WHAT TO DO: Reproduce exactly the lines from the top of the records below through the line holding "return nearest".

---------- DATA SHOWN ----------

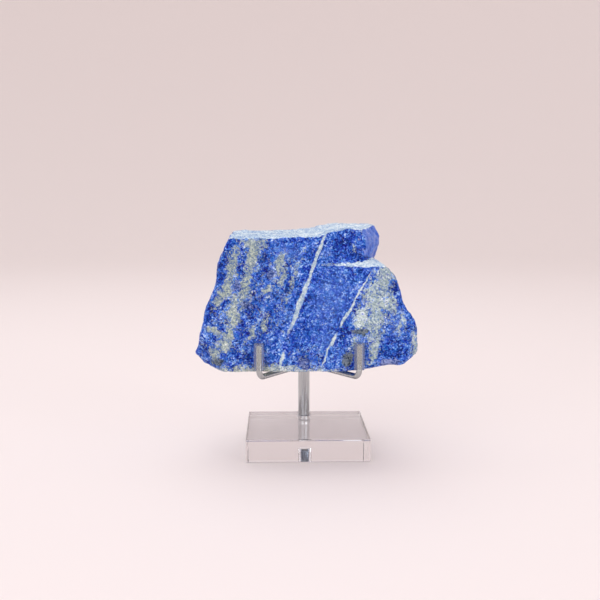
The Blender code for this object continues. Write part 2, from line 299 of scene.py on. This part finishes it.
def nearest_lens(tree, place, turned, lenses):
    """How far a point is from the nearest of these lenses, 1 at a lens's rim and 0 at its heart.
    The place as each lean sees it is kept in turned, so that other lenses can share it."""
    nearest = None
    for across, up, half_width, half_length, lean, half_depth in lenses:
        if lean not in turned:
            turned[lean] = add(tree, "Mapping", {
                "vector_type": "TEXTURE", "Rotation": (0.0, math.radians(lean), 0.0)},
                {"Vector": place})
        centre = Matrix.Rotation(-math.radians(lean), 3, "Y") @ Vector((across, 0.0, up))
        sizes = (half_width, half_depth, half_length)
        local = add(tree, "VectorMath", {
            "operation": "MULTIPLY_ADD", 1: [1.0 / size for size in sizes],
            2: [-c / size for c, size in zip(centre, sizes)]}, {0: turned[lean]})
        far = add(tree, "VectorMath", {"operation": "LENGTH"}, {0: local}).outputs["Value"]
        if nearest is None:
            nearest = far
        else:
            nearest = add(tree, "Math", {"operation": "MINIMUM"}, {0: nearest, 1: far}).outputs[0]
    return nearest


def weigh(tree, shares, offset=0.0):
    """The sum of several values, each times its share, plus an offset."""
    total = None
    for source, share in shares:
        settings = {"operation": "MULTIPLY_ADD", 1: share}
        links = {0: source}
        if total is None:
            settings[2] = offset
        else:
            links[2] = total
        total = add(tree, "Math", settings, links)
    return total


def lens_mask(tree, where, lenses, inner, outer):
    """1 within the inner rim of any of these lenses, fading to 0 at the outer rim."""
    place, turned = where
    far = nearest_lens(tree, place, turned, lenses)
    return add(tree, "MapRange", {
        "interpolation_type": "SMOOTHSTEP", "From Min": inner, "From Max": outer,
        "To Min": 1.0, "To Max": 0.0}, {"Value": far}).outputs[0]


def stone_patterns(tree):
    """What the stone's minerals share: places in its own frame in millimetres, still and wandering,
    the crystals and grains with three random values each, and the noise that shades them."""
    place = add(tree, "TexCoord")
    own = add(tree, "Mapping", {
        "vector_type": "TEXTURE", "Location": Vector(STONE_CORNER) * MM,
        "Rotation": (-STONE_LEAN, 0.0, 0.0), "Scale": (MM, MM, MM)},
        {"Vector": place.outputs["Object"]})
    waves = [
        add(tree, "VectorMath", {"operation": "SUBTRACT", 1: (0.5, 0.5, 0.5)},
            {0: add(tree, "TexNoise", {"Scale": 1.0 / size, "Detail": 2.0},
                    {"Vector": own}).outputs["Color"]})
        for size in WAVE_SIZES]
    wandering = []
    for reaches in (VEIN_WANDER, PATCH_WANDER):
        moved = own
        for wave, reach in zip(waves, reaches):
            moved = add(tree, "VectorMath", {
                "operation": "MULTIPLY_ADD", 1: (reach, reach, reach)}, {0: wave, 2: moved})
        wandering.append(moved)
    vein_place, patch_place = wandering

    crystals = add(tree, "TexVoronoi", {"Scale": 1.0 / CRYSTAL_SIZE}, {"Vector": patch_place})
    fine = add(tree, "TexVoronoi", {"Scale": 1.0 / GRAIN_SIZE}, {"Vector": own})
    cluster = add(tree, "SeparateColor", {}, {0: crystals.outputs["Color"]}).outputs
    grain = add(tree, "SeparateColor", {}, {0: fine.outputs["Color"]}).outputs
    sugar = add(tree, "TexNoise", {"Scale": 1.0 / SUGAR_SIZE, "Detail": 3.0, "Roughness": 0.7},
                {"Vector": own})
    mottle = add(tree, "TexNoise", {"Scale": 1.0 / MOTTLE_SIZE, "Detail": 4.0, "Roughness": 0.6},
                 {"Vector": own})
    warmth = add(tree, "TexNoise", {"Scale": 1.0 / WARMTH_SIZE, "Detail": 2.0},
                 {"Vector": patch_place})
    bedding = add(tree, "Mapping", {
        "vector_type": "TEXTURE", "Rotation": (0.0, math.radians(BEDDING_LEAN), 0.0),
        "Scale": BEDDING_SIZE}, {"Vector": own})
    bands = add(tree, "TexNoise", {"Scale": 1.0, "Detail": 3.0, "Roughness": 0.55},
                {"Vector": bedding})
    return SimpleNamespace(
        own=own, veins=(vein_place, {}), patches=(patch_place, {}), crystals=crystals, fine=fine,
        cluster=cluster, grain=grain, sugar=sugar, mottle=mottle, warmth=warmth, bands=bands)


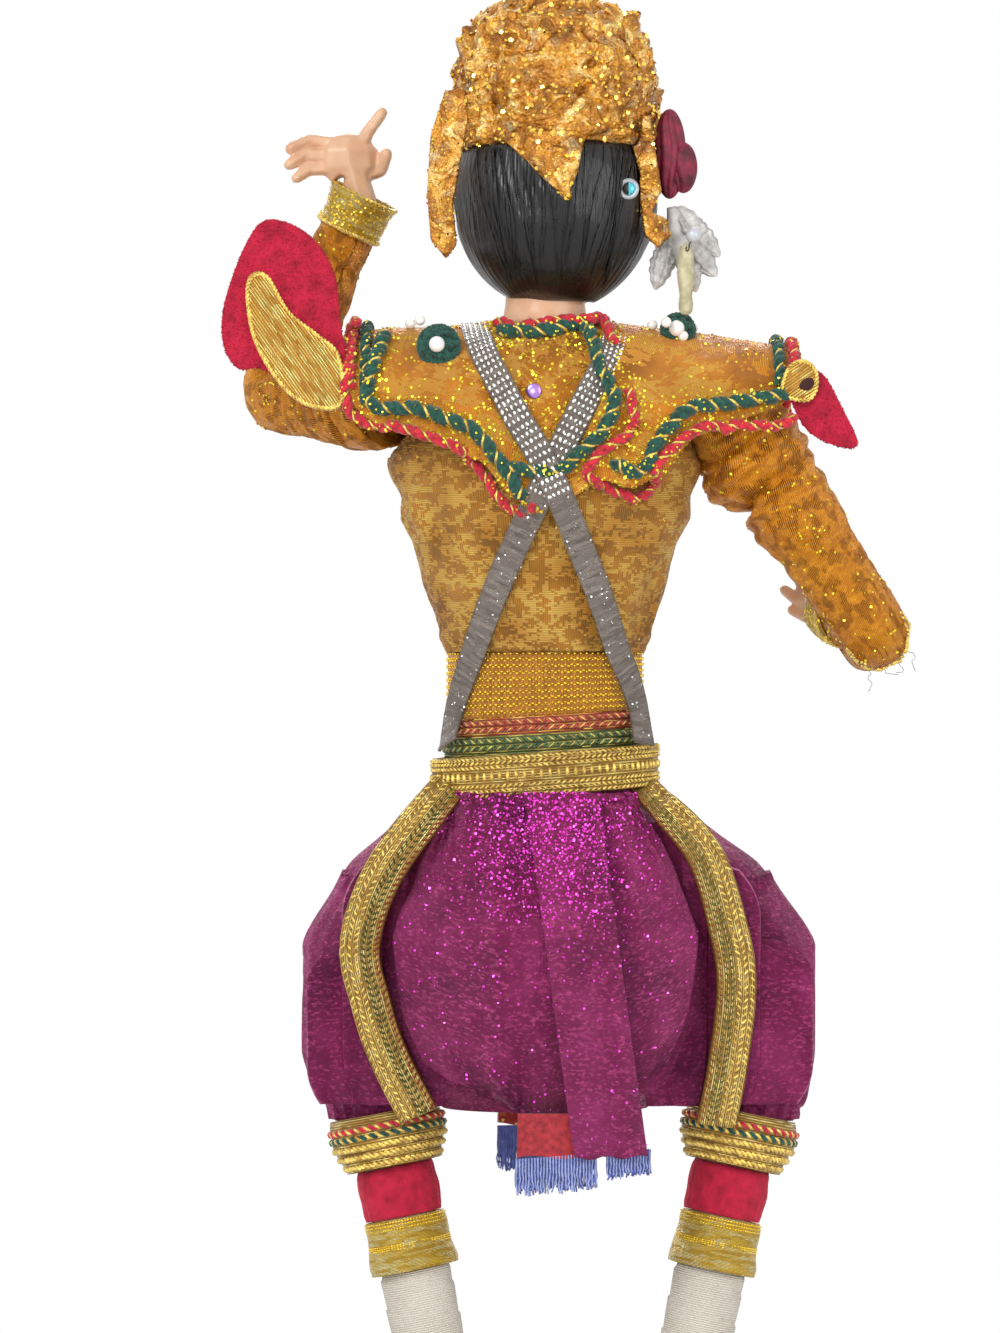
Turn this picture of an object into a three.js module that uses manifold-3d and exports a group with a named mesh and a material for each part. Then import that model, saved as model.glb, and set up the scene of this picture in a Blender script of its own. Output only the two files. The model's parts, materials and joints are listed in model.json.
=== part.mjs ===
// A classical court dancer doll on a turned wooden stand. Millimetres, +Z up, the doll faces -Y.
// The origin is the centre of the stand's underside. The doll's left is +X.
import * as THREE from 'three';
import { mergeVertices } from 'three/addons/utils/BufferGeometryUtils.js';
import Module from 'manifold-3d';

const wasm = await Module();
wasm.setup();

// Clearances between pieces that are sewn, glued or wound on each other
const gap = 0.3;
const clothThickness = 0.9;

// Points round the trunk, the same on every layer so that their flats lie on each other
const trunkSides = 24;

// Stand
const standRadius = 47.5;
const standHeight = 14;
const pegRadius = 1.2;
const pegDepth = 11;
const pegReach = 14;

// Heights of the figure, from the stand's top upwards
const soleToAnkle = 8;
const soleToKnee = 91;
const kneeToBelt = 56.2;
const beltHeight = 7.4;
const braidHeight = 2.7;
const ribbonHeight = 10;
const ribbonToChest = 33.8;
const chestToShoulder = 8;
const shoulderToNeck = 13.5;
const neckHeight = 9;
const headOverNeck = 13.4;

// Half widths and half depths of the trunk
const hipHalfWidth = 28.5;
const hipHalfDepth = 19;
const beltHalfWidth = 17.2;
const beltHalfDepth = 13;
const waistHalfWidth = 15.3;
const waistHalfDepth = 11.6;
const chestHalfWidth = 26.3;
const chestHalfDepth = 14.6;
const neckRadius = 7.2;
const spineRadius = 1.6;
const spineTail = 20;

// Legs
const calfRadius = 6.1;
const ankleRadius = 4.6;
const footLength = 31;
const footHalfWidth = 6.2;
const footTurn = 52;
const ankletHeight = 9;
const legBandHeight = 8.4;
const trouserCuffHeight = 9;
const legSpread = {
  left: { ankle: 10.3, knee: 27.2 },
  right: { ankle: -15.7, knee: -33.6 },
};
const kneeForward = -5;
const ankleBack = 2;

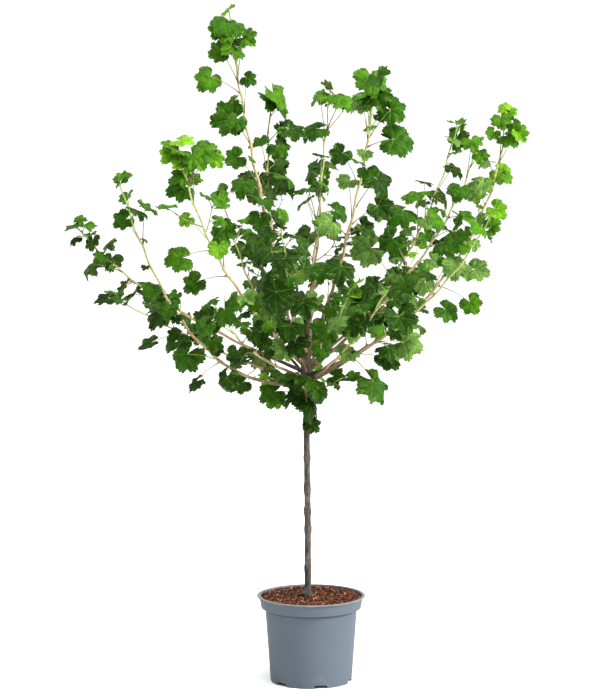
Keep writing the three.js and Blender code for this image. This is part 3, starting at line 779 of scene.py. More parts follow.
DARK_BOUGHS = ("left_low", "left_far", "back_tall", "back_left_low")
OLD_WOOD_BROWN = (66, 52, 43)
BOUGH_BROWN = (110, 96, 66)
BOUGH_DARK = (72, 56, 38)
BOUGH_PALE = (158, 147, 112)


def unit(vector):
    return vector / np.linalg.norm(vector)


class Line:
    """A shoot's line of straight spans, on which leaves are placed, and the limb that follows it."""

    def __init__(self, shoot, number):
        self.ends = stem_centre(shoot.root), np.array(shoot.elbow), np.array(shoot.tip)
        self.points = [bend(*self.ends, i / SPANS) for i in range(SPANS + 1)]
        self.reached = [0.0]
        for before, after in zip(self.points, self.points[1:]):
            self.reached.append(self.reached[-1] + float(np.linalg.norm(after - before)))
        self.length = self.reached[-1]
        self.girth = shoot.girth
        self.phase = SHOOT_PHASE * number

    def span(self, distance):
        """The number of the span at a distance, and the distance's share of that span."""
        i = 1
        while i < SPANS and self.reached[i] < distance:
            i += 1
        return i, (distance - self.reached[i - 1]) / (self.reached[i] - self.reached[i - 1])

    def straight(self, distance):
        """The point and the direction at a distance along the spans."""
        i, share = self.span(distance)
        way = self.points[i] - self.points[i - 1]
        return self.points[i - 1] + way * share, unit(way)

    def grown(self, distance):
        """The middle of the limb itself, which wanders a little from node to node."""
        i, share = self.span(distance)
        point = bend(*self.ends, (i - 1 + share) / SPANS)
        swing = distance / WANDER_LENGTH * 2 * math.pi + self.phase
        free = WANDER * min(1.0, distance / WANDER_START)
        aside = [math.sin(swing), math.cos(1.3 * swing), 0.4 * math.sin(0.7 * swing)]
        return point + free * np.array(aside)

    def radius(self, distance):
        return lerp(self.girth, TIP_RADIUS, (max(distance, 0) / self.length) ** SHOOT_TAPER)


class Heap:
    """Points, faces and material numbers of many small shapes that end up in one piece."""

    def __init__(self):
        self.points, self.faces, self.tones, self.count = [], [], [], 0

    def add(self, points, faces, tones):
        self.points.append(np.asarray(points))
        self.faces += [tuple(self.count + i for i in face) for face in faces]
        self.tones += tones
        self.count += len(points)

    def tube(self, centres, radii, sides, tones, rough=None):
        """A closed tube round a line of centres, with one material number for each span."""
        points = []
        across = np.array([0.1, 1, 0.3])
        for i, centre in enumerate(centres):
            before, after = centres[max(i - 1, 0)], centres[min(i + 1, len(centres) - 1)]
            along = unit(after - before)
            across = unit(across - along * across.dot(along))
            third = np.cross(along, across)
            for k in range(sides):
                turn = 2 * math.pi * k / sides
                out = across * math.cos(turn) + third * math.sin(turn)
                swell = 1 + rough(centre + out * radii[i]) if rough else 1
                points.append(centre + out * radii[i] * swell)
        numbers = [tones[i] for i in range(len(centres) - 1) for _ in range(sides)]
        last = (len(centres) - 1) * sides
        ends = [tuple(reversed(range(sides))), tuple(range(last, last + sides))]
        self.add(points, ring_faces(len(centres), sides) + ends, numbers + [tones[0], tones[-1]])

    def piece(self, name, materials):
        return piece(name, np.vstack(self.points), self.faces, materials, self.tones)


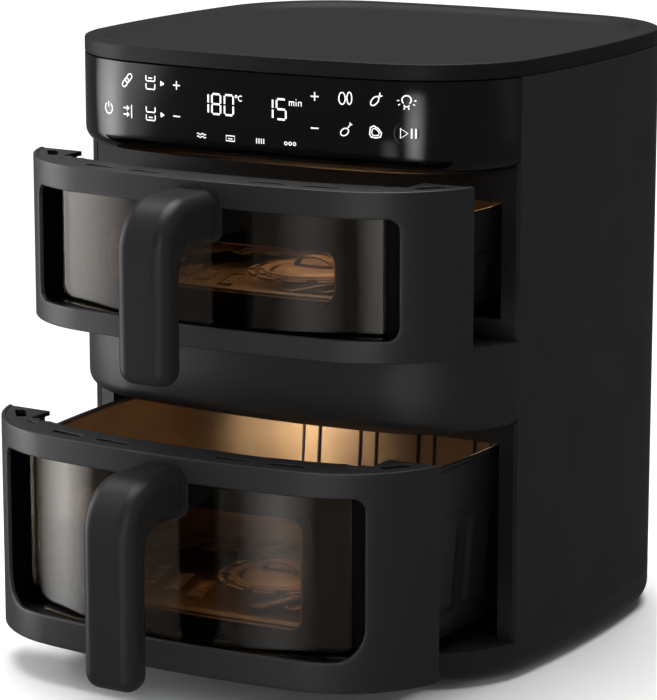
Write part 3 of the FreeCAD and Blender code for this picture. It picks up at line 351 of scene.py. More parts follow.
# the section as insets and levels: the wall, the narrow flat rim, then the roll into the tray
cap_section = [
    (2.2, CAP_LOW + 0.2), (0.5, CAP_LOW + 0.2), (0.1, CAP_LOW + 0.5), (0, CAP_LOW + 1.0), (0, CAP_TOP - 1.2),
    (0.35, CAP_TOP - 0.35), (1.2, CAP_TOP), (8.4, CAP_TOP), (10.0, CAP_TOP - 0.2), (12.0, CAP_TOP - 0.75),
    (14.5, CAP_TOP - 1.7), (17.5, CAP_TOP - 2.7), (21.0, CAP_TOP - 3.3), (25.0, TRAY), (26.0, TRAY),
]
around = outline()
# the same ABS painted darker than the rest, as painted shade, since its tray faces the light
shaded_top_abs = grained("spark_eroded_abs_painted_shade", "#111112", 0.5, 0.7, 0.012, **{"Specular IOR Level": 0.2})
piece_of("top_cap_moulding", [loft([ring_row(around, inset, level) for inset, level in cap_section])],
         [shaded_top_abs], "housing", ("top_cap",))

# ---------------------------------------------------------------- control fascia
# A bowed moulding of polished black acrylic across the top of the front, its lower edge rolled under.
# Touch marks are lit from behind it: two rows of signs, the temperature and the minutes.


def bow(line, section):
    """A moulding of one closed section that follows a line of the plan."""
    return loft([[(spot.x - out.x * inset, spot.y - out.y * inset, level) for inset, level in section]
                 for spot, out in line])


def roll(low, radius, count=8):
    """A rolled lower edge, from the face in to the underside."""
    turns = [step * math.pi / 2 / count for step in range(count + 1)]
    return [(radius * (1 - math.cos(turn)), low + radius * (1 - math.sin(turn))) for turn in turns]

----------

ANSWER IN FULL:
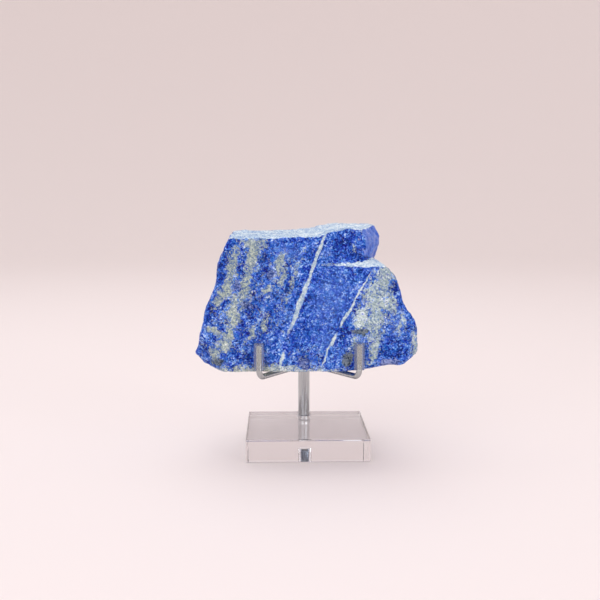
The Blender code for this object continues. Write part 2, from line 299 of scene.py on. This part finishes it.
def nearest_lens(tree, place, turned, lenses):
    """How far a point is from the nearest of these lenses, 1 at a lens's rim and 0 at its heart.
    The place as each lean sees it is kept in turned, so that other lenses can share it."""
    nearest = None
    for across, up, half_width, half_length, lean, half_depth in lenses:
        if lean not in turned:
            turned[lean] = add(tree, "Mapping", {
                "vector_type": "TEXTURE", "Rotation": (0.0, math.radians(lean), 0.0)},
                {"Vector": place})
        centre = Matrix.Rotation(-math.radians(lean), 3, "Y") @ Vector((across, 0.0, up))
        sizes = (half_width, half_depth, half_length)
        local = add(tree, "VectorMath", {
            "operation": "MULTIPLY_ADD", 1: [1.0 / size for size in sizes],
            2: [-c / size for c, size in zip(centre, sizes)]}, {0: turned[lean]})
        far = add(tree, "VectorMath", {"operation": "LENGTH"}, {0: local}).outputs["Value"]
        if nearest is None:
            nearest = far
        else:
            nearest = add(tree, "Math", {"operation": "MINIMUM"}, {0: nearest, 1: far}).outputs[0]
    return nearest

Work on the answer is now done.